Wie West said she had been fighting emotions since the first tee Friday, holding back tears and awaiting the final moments that would arrive. As she stood on the 18th tee behind her husband and caddie Jonnie West, she took a few deep breaths and held back tears just before launching her last tee ball into the fading light.

Next to her, three-time U.S. Women’s Open winner Annika Sorenstam, who also was likely player in her final major championship, asked her son to take a picture of her and her husband and caddie Mike on the 18th tee.

Everyone was trying to hold on to the moment a little longer.

“It definitely feels surreal right now,” Wie West said. “It feels like nothing has changed and everything has changed all at once.”

Then, the walk down the 18th fairway and up to the green came. As Sorenstam’s son walked with the group, Wie West sought out her mom, who was driving a stroller with Wie West’s 3-year-old daughter, Makenna, in it. She was sleeping.

After Wie West made the long putt and walked off the green to another ovation and a bouquet of flowers from USGA CEO Mike Whan, Makenna woke up. Wie West immediately swooped her and carried her from interview to interview, her presence serving as another reminder of the life Wie West was now choosing after decades of dedication to the sport that had brought her here, 2,400 miles across the ocean from her native Honolulu.

“I would have loved to have played better, but this whole experience was truly remarkable,” Wie West said. “It was great to have my final round here at Pebble Beach.”

The setting was fitting of a storied career marked by many historic firsts that Wie amassed over her years in the game. Though she had announced her retirement ahead of last year’s U.S. Women’s Open at Pine Needles, Wie West was not going to miss out on a finale that coalesced Friday on one of the most famous holes in the world with a memorable final shot that will play in highlight reels to come.

“The Public Links was the first tournament I played on the mainland,” Wie West said last year. “And the U.S. Open was definitely going to be last.”

That amateur Public Links tournament in 2000 was Wie West’s first historic endeavor into the golf world. She was 10 years old. Two years later she became the youngest ever to qualify for an LPGA Tour event. A year later, she won the Public Links at 13, becoming the youngest woman or man to win a USGA event. How did she follow that up? By playing in a men’s event (the 2004 Sony Open via a sponsor’s exemption), shooting 68 and only missing the cut by a stroke.

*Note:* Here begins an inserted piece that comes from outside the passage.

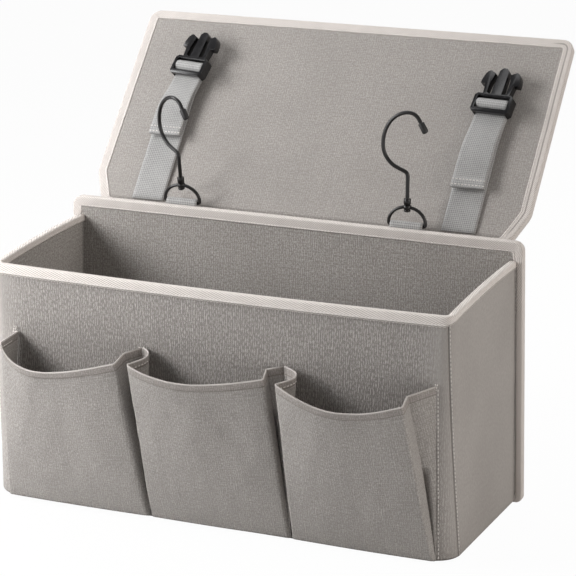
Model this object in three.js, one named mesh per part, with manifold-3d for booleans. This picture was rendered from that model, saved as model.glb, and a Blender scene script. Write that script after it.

Wie West went on to play in a total of six PGA Tour events, and while she turned pro in 2005 — promoting an onslaught of major sponsorships and worldwide attention — she wasn’t able to gain LPGA membership until 2009 due to her age. By then she had already played in six U.S. Women’s Opens and 16 major championships and had seven top-10 finishes to her name.

From 2009 on, Wie West only won five times on the LPGA Tour, including the 2014 U.S. Women’s Open at Pinehurst No. 2, which represented the pinnacle of her long career. That year was the first time the women played the U.S. Open on a venue the men also played the same year.

This year, the significance of a long overdue women’s major at Pebble Beach represented a fitting ending for Wie, who was not only a trailblazer for women’s golf but also a phenomenon that pushed the game to think outside its preconceived barriers. Her entrance into not just the women’s golf world, but the men’s too, required not just a boldness that Wie West said Tuesday she hopes is part of her lasting legacy, but also a burden that no one individual should carry. And yet in many ways, because of her larger-than-life entrance into the sport, Wie West did.

It’s why even though the on-course results may have never matched the hype and anticipation that surrounded her in her early years, her influence on the game is still palpable. Several of the players in this year’s tournament have broken her own records after qualifying or playing in tournaments at even younger ages than she did.

“I’m proud of being fearless at times and just doing what felt right,” Wie West said Tuesday of her career. “I hope that I inspire a lot of other girls to make bold and fearless decisions and choices in their careers, as well.”

Though Wie West is leaving the game — she made a point to say she likely won’t touch her clubs for a while — she did say her family is already planning a trip back to Pebble Beach at some point. Her next round won’t give her the adrenaline she said she will miss, but it will remind her of something else she expressed after her round Friday.

“I still love the game of golf,” she said. “But yeah, it’s going to be strange. It’s definitely a strange feeling. But it feels great.”

For now though, there were no more putts to hit, no more interviews to give. As the sun finally appeared and gave Pebble Beach some of its glow, Wie West picked up her daughter, stood next to her husband and began walking away. The rest of her life had officially begun.